▼▼▼

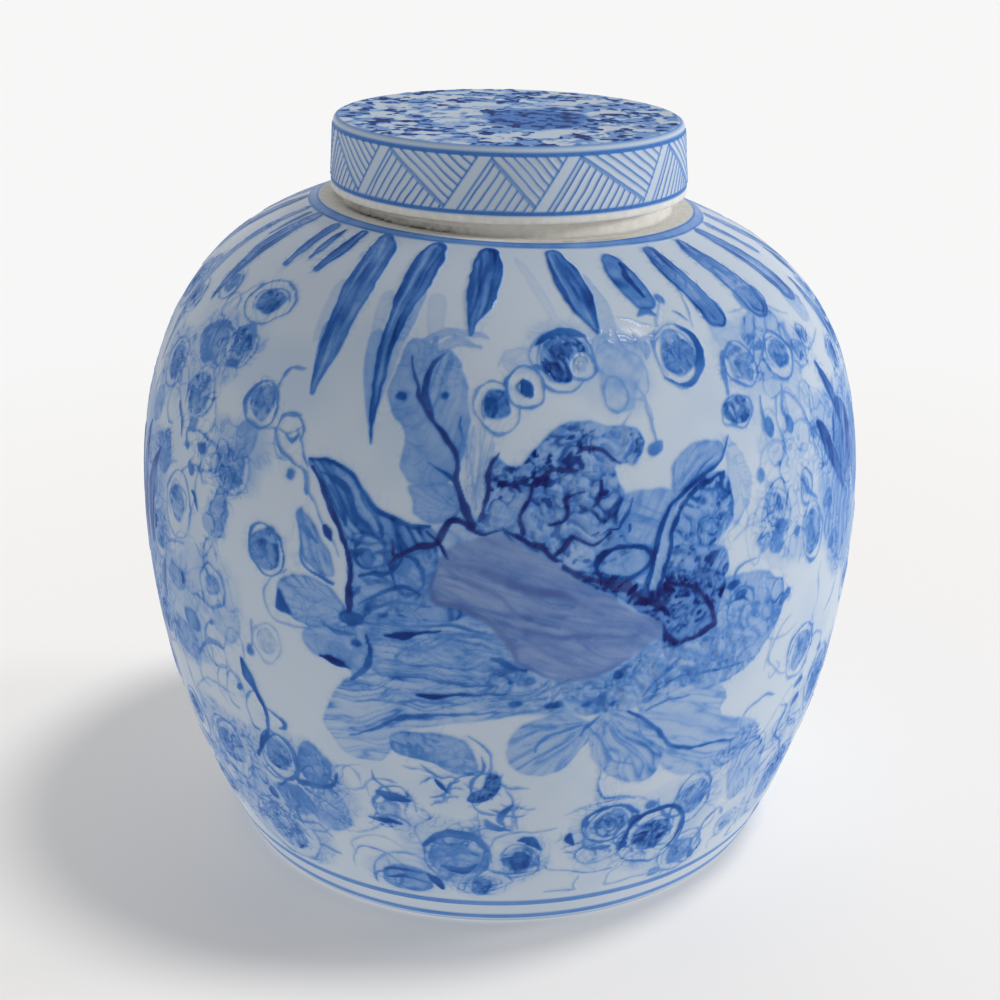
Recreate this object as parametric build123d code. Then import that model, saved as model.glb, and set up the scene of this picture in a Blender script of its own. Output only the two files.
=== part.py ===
from build123d import *
from math import cos, radians, sin, sqrt
import os

# Ginger jar: one hollow fired jar, and the flat lid that drops over its neck.
# Millimetres, +Z up. The origin is the centre of the foot, on the surface the jar stands on.
# Each profile below is drawn as radius against height, and turned about an upright axis.

# Outside of the jar
belly_radius = 120.0  # widest ring
belly_height = 116.0  # height of the widest ring
flank_radius = 253.5  # arc of the wall between the foot and the widest ring
shoulder_rise = 85.0  # how far the wall's upright tangent pulls the curve above the widest ring
shoulder_lead = 15.5  # how far the slope beside the ledge pulls the curve outwards
shoulder_slope = 30.0  # degrees, beside the ledge
ledge_radius = 60.4  # outer edge of the flat bare ledge around the neck
ledge_height = 214.4

# Inside of the jar
wall = 6.0
floor_height = 13.0
floor_round = 14.0
ceiling_height = 209.5  # under the ledge, beside the mouth
ceiling_rise = 80.0  # the same three pulls as the outside's shoulder
ceiling_lead = 34.0
ceiling_slope = 17.0

# Foot: a ring around a shallow recess
foot_ring_width = 8.0
foot_recess = 5.0
foot_round = 1.2

# Neck: it stands a little off the belly's axis, and draws in towards its rim
neck_offset = 2.0
neck_foot_radius = 53.2
neck_rim_radius = 51.6
neck_foot_round = 1.0
mouth_radius = 45.6
rim_round = 1.6

# Lid: it sits on the neck's rim, a little to one side of the neck's axis, which its loose fit allows
lid_offset = 2.9
lid_top = 241.4
lid_bottom = 218.8
lid_top_radius = 56.0
lid_rim_radius = 57.5
lid_edge_round = 2.0
lid_rim_round = 1.2
lid_roof = 3.4  # thickness over the mouth
skirt_roof_radius = 53.4  # inside of the skirt, at the roof
skirt_rim_radius = 54.8  # inside of the skirt, at the rim
skirt_corner_round = 1.0
seat_gap = 0.05  # between the neck's rim and the lid's roof, so that the two touch without biting

# Worked out from the above
foot_radius = belly_radius - flank_radius + sqrt(flank_radius**2 - belly_height**2)
roof_height = lid_top - lid_roof
rim_height = roof_height - seat_gap


def turned(outline, offset=0.0):
    """The solid swept by a closed outline about an upright axis, which is offset along X."""
    return Pos(offset, 0, 0) * revolve(Plane.XZ * make_face(outline), Axis.Z)


def disc(radius, low, high, offset=0.0):
    """A solid cylinder between two heights."""
    return Pos(offset, 0, (low + high) / 2) * Cylinder(radius, high - low)


def rings(solid, height, radius):
    """The round edges of a solid at a height, of a radius."""
    round_edges = solid.edges().filter_by(GeomType.CIRCLE)
    return [e for e in round_edges if abs(e.center().Z - height) < 0.01 and abs(e.radius - radius) < 0.01]


def on_flank(height, inset=0.0):
    """The point at a height on the arc of the lower wall, or on the arc that lies inset inside it."""
    reach = sqrt((flank_radius - inset) ** 2 - (belly_height - height) ** 2)
    return (belly_radius - flank_radius + reach, height)


def flank(low, inset=0.0):
    """The arc from a height up to the widest ring."""
    middle = (low + belly_height) / 2
    return ThreePointArc(on_flank(low, inset), on_flank(middle, inset), on_flank(belly_height, inset))


def shoulder(end, rise, lead, slope, inset=0.0):
    """The curve from the widest ring to an end point: upright at its start, and at the slope at its end."""
    start = (belly_radius - inset, belly_height)
    upright = (start[0], belly_height + rise)
    sloping = (end[0] + lead * cos(radians(slope)), end[1] - lead * sin(radians(slope)))
    return Bezier(start, upright, sloping, end)


def make_belly():
    """The jar's outside up to the ledge, filled."""
    ledge_edge = (ledge_radius, ledge_height)
    outline = flank(0) + shoulder(ledge_edge, shoulder_rise, shoulder_lead, shoulder_slope)
    outline += Polyline(ledge_edge, (0, ledge_height), (0, 0), on_flank(0))
    return turned(outline)


def make_neck():
    """The neck's outside, filled, and sunk into the ledge by the thickness of the wall."""
    sunk = ledge_height - wall
    corners = [(0, sunk), (neck_foot_radius, sunk), (neck_foot_radius, ledge_height)]
    corners += [(neck_rim_radius, rim_height), (0, rim_height), (0, sunk)]
    return turned(Polyline(*corners), neck_offset)


def make_hollow():
    """The space inside the belly, with a rounded floor corner."""
    end = (mouth_radius - neck_offset, ceiling_height)
    outline = flank(floor_height, wall) + shoulder(end, ceiling_rise, ceiling_lead, ceiling_slope, wall)
    outline += Polyline(end, (0, ceiling_height), (0, floor_height), on_flank(floor_height, wall))
    hollow = turned(outline)
    floor_corner = rings(hollow, floor_height, on_flank(floor_height, wall)[0])
    return fillet(floor_corner, floor_round)


def make_jar():
    jar = make_belly() + make_neck()
    jar = fillet(rings(jar, ledge_height, neck_foot_radius), neck_foot_round)
    jar -= make_hollow()
    jar -= disc(mouth_radius, ceiling_height - wall, rim_height, neck_offset)
    jar -= disc(foot_radius - foot_ring_width, 0, foot_recess)
    jar = fillet(rings(jar, rim_height, neck_rim_radius) + rings(jar, rim_height, mouth_radius), rim_round)
    foot_edges = rings(jar, 0, foot_radius) + rings(jar, 0, foot_radius - foot_ring_width)
    return fillet(foot_edges, foot_round)


def make_lid():
    """The lid: a flat roof, and a skirt that flares slightly towards its rim."""
    corners = [(0, lid_top), (lid_top_radius, lid_top), (lid_rim_radius, lid_bottom)]
    corners += [(skirt_rim_radius, lid_bottom), (skirt_roof_radius, roof_height), (0, roof_height), (0, lid_top)]
    lid = turned(Polyline(*corners), lid_offset)
    lid = fillet(rings(lid, lid_top, lid_top_radius), lid_edge_round)
    lid = fillet(rings(lid, roof_height, skirt_roof_radius), skirt_corner_round)
    rim = rings(lid, lid_bottom, lid_rim_radius) + rings(lid, lid_bottom, skirt_rim_radius)
    return fillet(rim, lid_rim_round)


os.makedirs("parts", exist_ok=True)
pieces = {"jar_body": make_jar(), "lid": make_lid()}
for name, piece in pieces.items():
    piece.label = name
    export_step(piece, f"parts/{name}.step")
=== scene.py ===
from math import ceil, cos, floor, hypot, pi, radians, sin, sqrt, tan

import bpy
import numpy as np
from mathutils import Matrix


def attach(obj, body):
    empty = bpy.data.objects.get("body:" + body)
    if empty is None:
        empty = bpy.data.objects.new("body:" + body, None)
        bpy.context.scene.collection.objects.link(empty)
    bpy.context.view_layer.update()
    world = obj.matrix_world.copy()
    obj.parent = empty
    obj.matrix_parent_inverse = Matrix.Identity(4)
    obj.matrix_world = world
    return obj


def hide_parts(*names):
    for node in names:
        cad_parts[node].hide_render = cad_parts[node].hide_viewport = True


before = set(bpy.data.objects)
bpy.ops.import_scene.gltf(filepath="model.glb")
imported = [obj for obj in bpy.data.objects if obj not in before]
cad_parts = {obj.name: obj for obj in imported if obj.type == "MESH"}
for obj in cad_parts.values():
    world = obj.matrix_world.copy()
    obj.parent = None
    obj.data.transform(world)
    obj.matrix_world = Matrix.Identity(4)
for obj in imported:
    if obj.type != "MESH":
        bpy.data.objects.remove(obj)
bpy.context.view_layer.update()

# Ginger jar: a hollow porcelain jar and its flat lid, each one closed mesh that stands for its CAD node.
# The cobalt painting is laid on the jar's wall as an amount of pigment at each point of a fine grid, and it
# stands off the wall a little. Sizes are in millimetres until a mesh is made. An angle is in degrees around
# the jar, 0 at the front and growing to the right, and an arc is the length up the wall from the foot.

MM = 0.001

# Outside of the jar, as in the CAD model
belly_radius = 120.0
belly_height = 116.0
flank_radius = 253.5
shoulder_rise = 85.0
shoulder_lead = 15.5
shoulder_slope = 30.0
ledge_radius = 60.4
ledge_height = 214.4
wall = 6.0
floor_height = 13.0
floor_round = 14.0
ceiling_height = 209.5
ceiling_rise = 80.0
ceiling_lead = 34.0
ceiling_slope = 17.0
ceiling_start = 6.0  # the flat beside the mouth before the ceiling curves down
foot_ring_width = 8.0
foot_recess = 5.0
foot_round = 1.2
neck_offset = 2.0
neck_foot_radius = 53.2
neck_rim_radius = 51.6
neck_foot_round = 1.0
mouth_radius = 45.6
rim_height = 237.95
rim_round = 1.6

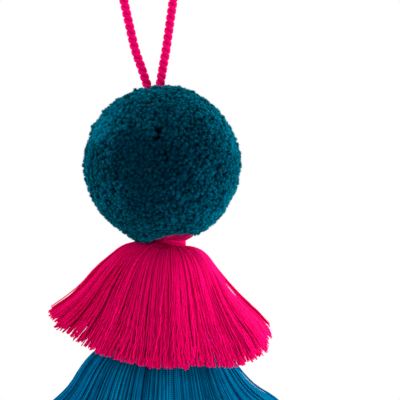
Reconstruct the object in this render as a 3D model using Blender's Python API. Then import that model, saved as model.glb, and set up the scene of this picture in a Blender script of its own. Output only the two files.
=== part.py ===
"""A hanging pompom with a two-tier thread tassel.

A twisted cord loop carries a wool pompom. Under it thread is bound round the neck
of an upper skirt, and a lower skirt hangs from inside the upper one.

Metres, +Z up, seen along +Y. The origin is where a hook bears, inside the top of
the loop.
"""

import math
import random
from typing import NamedTuple

import bmesh
import bpy
import numpy as np
from mathutils import Matrix, Vector

GAP = 0.0003  # between pieces that touch in the real thing
SEED = 11

# Hanging loop: a two-ply cord. The route holds (across, height) of its centre line,
# from the left leg's foot in the pompom, over the top and down to the right leg's.
CORD_DIAMETER = 0.004
CORD_TWIST = 0.0057  # length of one full turn of the plies
CORD_STEPS = 8  # sections in one turn
ROUTE_STEPS = 20  # between two points of the route, when its length is measured
CORD_ROUTE = (
    (-0.00039, -0.07683),
    (-0.00088, -0.07310),
    (-0.00199, -0.06973),
    (-0.00455, -0.06190),
    (-0.00728, -0.05410),
    (-0.00983, -0.04330),
    (-0.01226, -0.03250),
    (-0.01408, -0.02380),
    (-0.01490, -0.01520),
    (-0.01364, -0.00740),
    (-0.00910, -0.00060),
    (0.0, 0.00200),
    (0.00640, -0.00110),
    (0.00974, -0.00740),
    (0.01083, -0.01520),
    (0.01030, -0.02380),
    (0.00914, -0.03250),
    (0.00762, -0.04330),
    (0.00606, -0.05410),
    (0.00468, -0.06190),
    (0.00346, -0.06973),
    (0.00360, -0.07263),
    (0.00389, -0.07638),
)
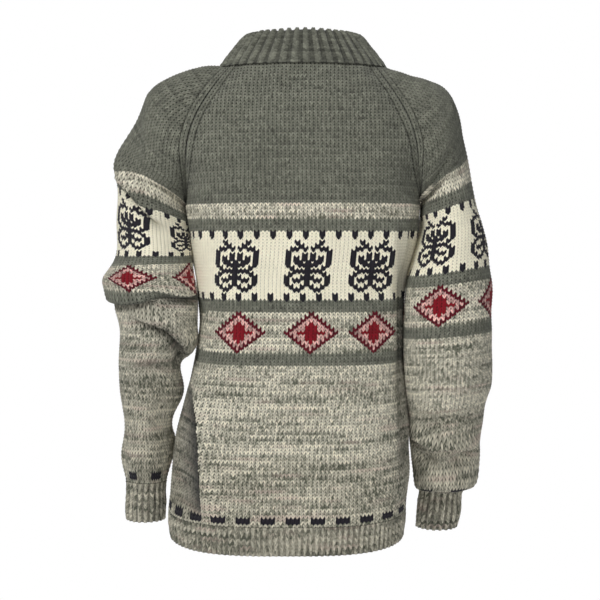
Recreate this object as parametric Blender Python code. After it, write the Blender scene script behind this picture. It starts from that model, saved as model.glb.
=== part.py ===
"""Nordic sweater: a chunky hand-knitted raglan pullover, kept in its hollow, worn form.

Nine knitted pieces: back, front, two sleeves, a funnel collar, two hem ribs and two cuffs.
Metres, +Z up. The wearer faces -Y and the wearer's left is +X. The origin is the middle of
the neckline. Heights follow the knitting: row 0 is the underarm, rows above it shape the
raglan yoke up to the neck, and rows below it run down to the hem and the cuffs.
Seen from outside, the columns of every piece run from left to right and its rows run upwards.
"""
import math

import bmesh
import bpy
import numpy as np

# ---- driving dimensions
ROW_HEIGHT = 0.0041          # height of one knitted row
WALL = 0.004                 # plain knit
RIB_WALL = 0.005             # hem and cuff rib
COLLAR_WALL = 0.008          # the collar is folded double
COLLAR_HEIGHT_BACK = 0.047
COLLAR_HEIGHT_FRONT = 0.055
SEAM_GAP = 0.0003            # between neighbouring pieces
SEAM_MARGIN = 0.00018        # how far each of two pieces keeps inside their seam
SAME_POINT = 0.00001         # points closer than this are one point

NECK_ROW = 47                # neck edge, counted up from the underarm
HEM_ROW = -102               # where the body meets the hem rib
HEM_END_ROW = -111
CUFF_ROW = -110              # where a sleeve meets its cuff
CUFF_END_ROW = -123

BODY_COLUMNS = 20
SLEEVE_COLUMNS = 16
YOKE_STEPS = 10
BODY_STEPS = 12
SLEEVE_STEPS = 22
RIB_STEPS = 2
COLLAR_COLUMNS = 52
ARC_POINTS = 81              # points that each row's curve is measured with
NORMAL_REACH_COLUMNS = 0.01  # a normal is taken from the points this far to either side,
NORMAL_REACH_ROWS = 0.5      # and this many rows above and below

# ---- neckline: an oval that dips at the front
NECK_CENTRE = (0.003, -0.008, 0.004)
NECK_HALF_WIDTH = 0.113
NECK_HALF_DEPTH = 0.078
NECK_FRONT_DIP = 0.049
BACK_RAGLAN_ANGLE = 30.0     # where the raglans meet the neckline, from the wearer's left
FRONT_RAGLAN_ANGLE = -44.0
COLLAR_TOP_CENTRE = (0.003, -0.010)
COLLAR_TOP_HALF_WIDTH = 0.081
COLLAR_TOP_HALF_DEPTH = 0.062

# ---- body below the underarm
FRONT_DROP = 0.007           # how much lower the middle of the front hangs than its sides
# row, side z, back z, centre x, half width, back y, front y
BODY_SECTIONS = [
    (0, -0.193, -0.193, 0.0025, 0.1625, 0.112, -0.118),
    (-13, -0.246, -0.247, 0.0020, 0.1540, 0.108, -0.116),
    (-25, -0.295, -0.297, 0.0058, 0.1448, 0.104, -0.112),
    (-34, -0.332, -0.334, 0.0050, 0.1420, 0.102, -0.110),
    (-43, -0.369, -0.372, 0.0060, 0.1420, 0.102, -0.109),
    (-54, -0.413, -0.417, 0.0096, 0.1460, 0.105, -0.110),
    (-65, -0.457, -0.462, 0.0145, 0.1525, 0.110, -0.112),
    (-79, -0.512, -0.520, 0.0208, 0.1603, 0.118, -0.114),
    (-91, -0.560, -0.570, 0.0223, 0.1638, 0.124, -0.116),
    (-102, -0.603, -0.615, 0.0245, 0.1635, 0.127, -0.117),
    (-111, -0.636, -0.653, 0.0250, 0.1610, 0.124, -0.114),
]

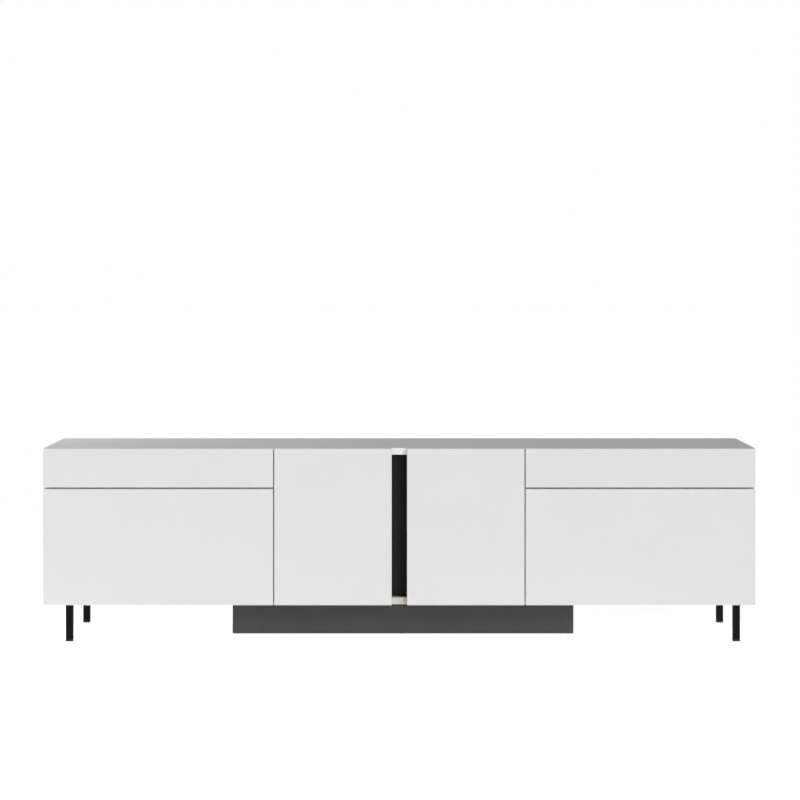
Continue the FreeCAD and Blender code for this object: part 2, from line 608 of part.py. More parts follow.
brackets = []
for name, side in SIDES:
    head = rod(layer(side, 1.3, HEAD_THICK + 0.1), elbow.y, elbow.z, HEAD_RADIUS, HEAD_THICK + 0.1, "x")
    node(f"stay_{name}_upper_arm", stay_arm(side, UPPER_IN, pivot, elbow, [head], f"upper_arm_{name}"))
    head = rod(layer(side, LOWER_IN + d.stay_thick, HEAD_THICK), elbow.y, elbow.z, HEAD_RADIUS,
               HEAD_THICK, "x")
    node(f"stay_{name}_lower_arm", stay_arm(side, LOWER_IN, foot_pivot, elbow, [head], f"lower_arm_{name}"))
    plate = block(layer(side, 0, PLATE_THICK), pivot.y - 14, pivot.z - 20, PLATE_THICK, 28, 40)
    stud = rod(layer(side, 0, 5), pivot.y, pivot.z, "stay_pin", 5, "x")
    cap = rod(layer(side, UPPER_IN + d.stay_thick + 0.15, HEAD_THICK), pivot.y, pivot.z, HEAD_RADIUS,
              HEAD_THICK, "x")
    stud_on = rod(layer(side, 4, UPPER_IN + d.stay_thick + 0.3 - 4), pivot.y, pivot.z, "stay_pin",
                  UPPER_IN + d.stay_thick + 0.3 - 4, "x")
    brackets.append(fused([plate, stud, stud_on, cap], f"stay_bracket_{name}"))
    # The foot on the flap: a lug that carries the lower arm's pin, on a base screwed to the board.
    back_face = -d.depth / 2 + d.front_thick
    lug = block(layer(side, FOOT_IN, 2), back_face, foot_pivot.z - 8, 2, foot_pivot.y - back_face + 6, 16)
    base = block(layer(side, FOOT_IN, 20), back_face, foot_pivot.z - 20, 20, 2, 40)
    pin = rod(layer(side, LOWER_IN - 0.15, FOOT_IN + 2 - LOWER_IN), foot_pivot.y, foot_pivot.z, "stay_pin",
              FOOT_IN + 2 - LOWER_IN, "x")
    cap = rod(layer(side, LOWER_IN - 0.15 - 0.25, 0.25), foot_pivot.y, foot_pivot.z, 4, 0.25, "x")
    foot = fused([lug, base, pin, cap], f"stay_foot_{name}")
    doc.recompute()
    cups = []
    for place in hinge_spots["flap", name]:
        shape = cup.Shape.copy()
        shape.Placement = place.multiply(shape.Placement)
        cups.append(shape)
    fittings = doc.addObject("Part::Feature", f"flap_{name}_fittings")
    fittings.Shape = Part.makeCompound([*cups, foot.Shape.copy()])
    node(f"flap_{name}_fittings", fittings)
node("stay_brackets", together(brackets))

# ---------------------------------------------------------------- drawers
# Boxes of four thin boards on three-part ball runners, one pair to each drawer.

MEMBERS = {    # distance of the web from the board face, its thickness, half height, flange start and end
    "cabinet": (0, 1.2, 17.5, 0, 9), "middle": (3, 1.2, 13.5, 3, 10.5), "drawer": (11.8, 1.2, 10.5, 5.5, 13),
}
FLANGE = 1.2
RUNNER_START = "(-depth/2 + runner_front_in)"


def channel_member(kind, inner_face, towards):
    """One C-shaped member against a face at |x|; towards is +1 if the drawer lies towards +x."""
    web, thick, tall, near, far = MEMBERS[kind]

    def span(start, end):
        return inner_face + start if towards > 0 else inner_face - end

    pieces = [block(span(web, web + thick), RUNNER_START, f"runner_height - {tall}", thick, "runner_length",
                    2 * tall)]
    for z in (tall - FLANGE, -tall):
        pieces.append(block(span(near, far), RUNNER_START, f"runner_height + ({z})", far - near,
                            "runner_length", FLANGE))
    return fused(pieces, f"{kind}_member")


cabinet_members = []
for name, side in SIDES:
    outer_face, inner_face = side * (d.width / 2 - d.panel), side * (d.seam + d.panel / 2)
    faces = ((outer_face, -side), (inner_face, side))
    cabinet_members += [channel_member("cabinet", face, towards) for face, towards in faces]
    node(f"runner_{name}_middle_members", together([channel_member("middle", *f) for f in faces]))
    node(f"runner_{name}_drawer_members", together([channel_member("drawer", *f) for f in faces]))
    near, far = f"{DIVIDER_OUT} + runner_space", f"{SIDE_FACE} - runner_space"
    start = "-depth/2 + front_thick"
    walls = [
        mirrored(side, f"{far} - box_wall", far, start, "box_base", "box_length", "box_height"),
        mirrored(side, near, f"{near} + box_wall", start, "box_base", "box_length", "box_height"),
        mirrored(side, f"{near} + box_wall", f"{far} - box_wall", f"{start} + box_length - box_wall",
                 "box_base", "box_wall", "box_height"),
        mirrored(side, f"{near} + box_wall", f"{far} - box_wall", start, "box_base + box_bottom_up",
                 "box_length - box_wall", "box_bottom_thick"),
    ]
    node(f"drawer_{name}_box", together(walls))
node("runner_cabinet_members", together(cabinet_members))

# ---------------------------------------------------------------- push latches
# A sprung plunger in a housing under each drawer shelf pushes the flap open when it is pressed.

LATCH_TOP = f"({SEAM_HEIGHT} - panel/2)"
housings = []
for name, side in SIDES:
    x = f"{side}*(seam + width/2)/2"
    z = f"{LATCH_TOP} - latch_size/2"
    case = block(f"{x} - latch_size/2", f"{FRONT} + 2", f"{LATCH_TOP} - latch_size", "latch_size",
                 "latch_length", "latch_size")
    bore = rod(x, f"{FRONT} + 1", z, "plunger_bore", "latch_length - 3", "y")
    housings.append(cut(case, [bore], f"latch_housing_{name}"))
    node(f"latch_{name}_plunger", rod(x, "-depth/2 + front_thick + 0.4", z, "plunger_radius",
                                      "plunger_length", "y"))
node("latch_housings", together(housings))

# ---------------------------------------------------------------- checks and export

doc.recompute()
for thing in doc.Objects:
    if "Invalid" in thing.State or "Error" in thing.State:
        raise SystemExit(f"{thing.Label} failed to build: {thing.State}")
for label, thing in nodes.items():
    if thing.Shape.isNull() or not thing.Shape.isValid() or not thing.Shape.Solids:
        raise SystemExit(f"{label} has no valid shape")
os.makedirs("parts", exist_ok=True)
for label, thing in nodes.items():
    thing.Shape.exportStep(f"parts/{label}.step")
print(len(nodes), "nodes written")
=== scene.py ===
import math

import bpy
import numpy as np
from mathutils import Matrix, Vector


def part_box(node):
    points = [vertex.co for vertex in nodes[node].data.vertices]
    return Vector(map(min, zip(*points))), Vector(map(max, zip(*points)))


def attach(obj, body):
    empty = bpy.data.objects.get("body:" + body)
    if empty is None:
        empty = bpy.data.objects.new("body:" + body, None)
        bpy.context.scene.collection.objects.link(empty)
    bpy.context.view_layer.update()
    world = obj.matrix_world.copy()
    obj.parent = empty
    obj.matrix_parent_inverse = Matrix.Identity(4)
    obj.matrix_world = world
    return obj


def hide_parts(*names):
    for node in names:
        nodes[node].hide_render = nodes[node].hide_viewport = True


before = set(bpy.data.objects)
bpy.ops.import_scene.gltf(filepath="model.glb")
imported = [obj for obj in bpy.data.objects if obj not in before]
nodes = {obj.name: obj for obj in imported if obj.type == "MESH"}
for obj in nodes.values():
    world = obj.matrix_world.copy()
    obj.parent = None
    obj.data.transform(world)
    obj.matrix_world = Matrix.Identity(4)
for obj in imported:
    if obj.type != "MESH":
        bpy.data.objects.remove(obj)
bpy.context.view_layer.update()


# ---------------------------------------------------------------- camera
# A long lens at seated eye height in front of the cabinet, level, so its uprights stay upright.
# The small shift brings the low cabinet into the lower half of the frame.
camera = bpy.data.objects.new("camera", bpy.data.cameras.new("camera"))
bpy.context.collection.objects.link(camera)
camera.location = (0.0243, -6.69, 1.0405)
camera.rotation_euler = (math.radians(90), 0, 0)
camera.data.lens = 104.04
camera.data.sensor_width = 36
camera.data.shift_x = -0.01
camera.data.shift_y = -0.16
camera.data.clip_end = 200
bpy.context.scene.camera = camera


# ---------------------------------------------------------------- studio
# A white room: a surround that is bright at the horizon and dimmer overhead, a soft key lamp high at the
# front right, a small lamp behind the left end, and a white floor that glows a little, as a lit sweep does.
bpy.context.scene.view_settings.view_transform = "Standard"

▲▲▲

## Direction
From the opening line of the data above, please print each line as written up to and including the line that contains "# Each profile", and nothing more.

## Result of this task
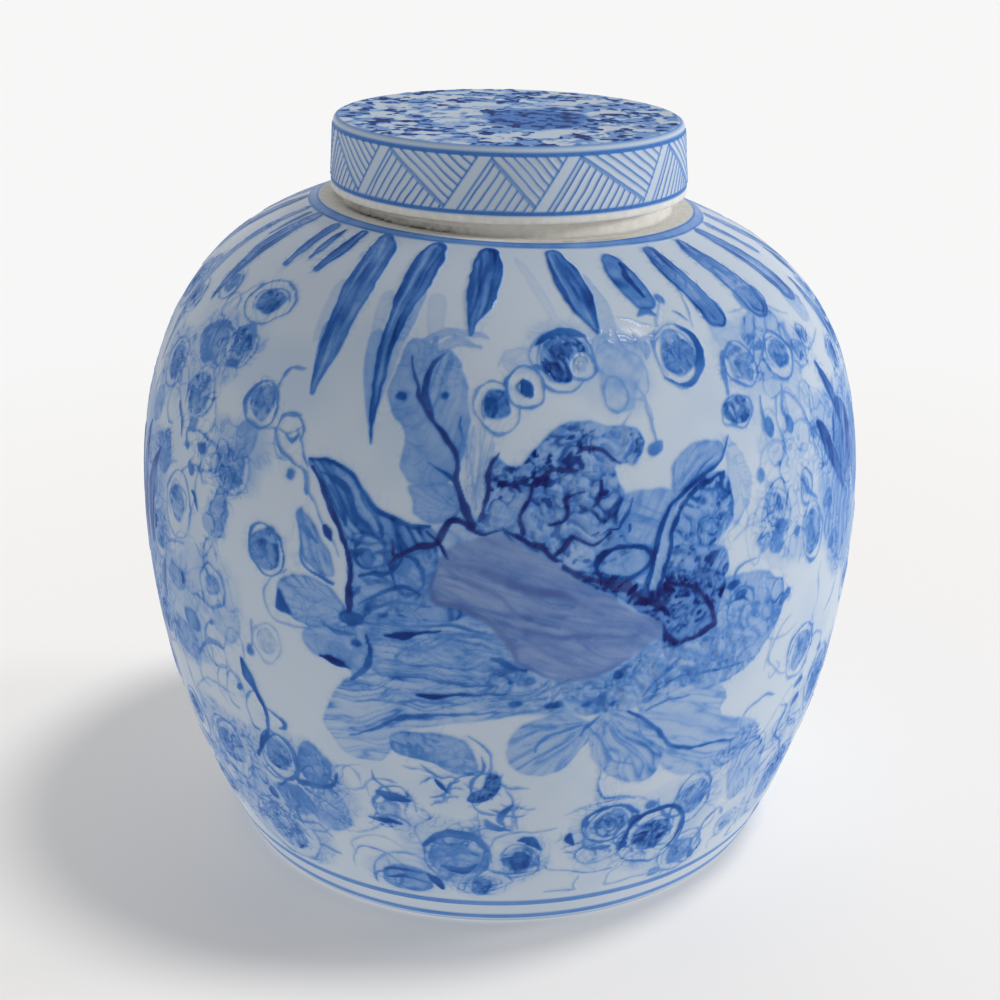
Recreate this object as parametric build123d code. Then import that model, saved as model.glb, and set up the scene of this picture in a Blender script of its own. Output only the two files.
=== part.py ===
from build123d import *
from math import cos, radians, sin, sqrt
import os

# Ginger jar: one hollow fired jar, and the flat lid that drops over its neck.
# Millimetres, +Z up. The origin is the centre of the foot, on the surface the jar stands on.
# Each profile below is drawn as radius against height, and turned about an upright axis.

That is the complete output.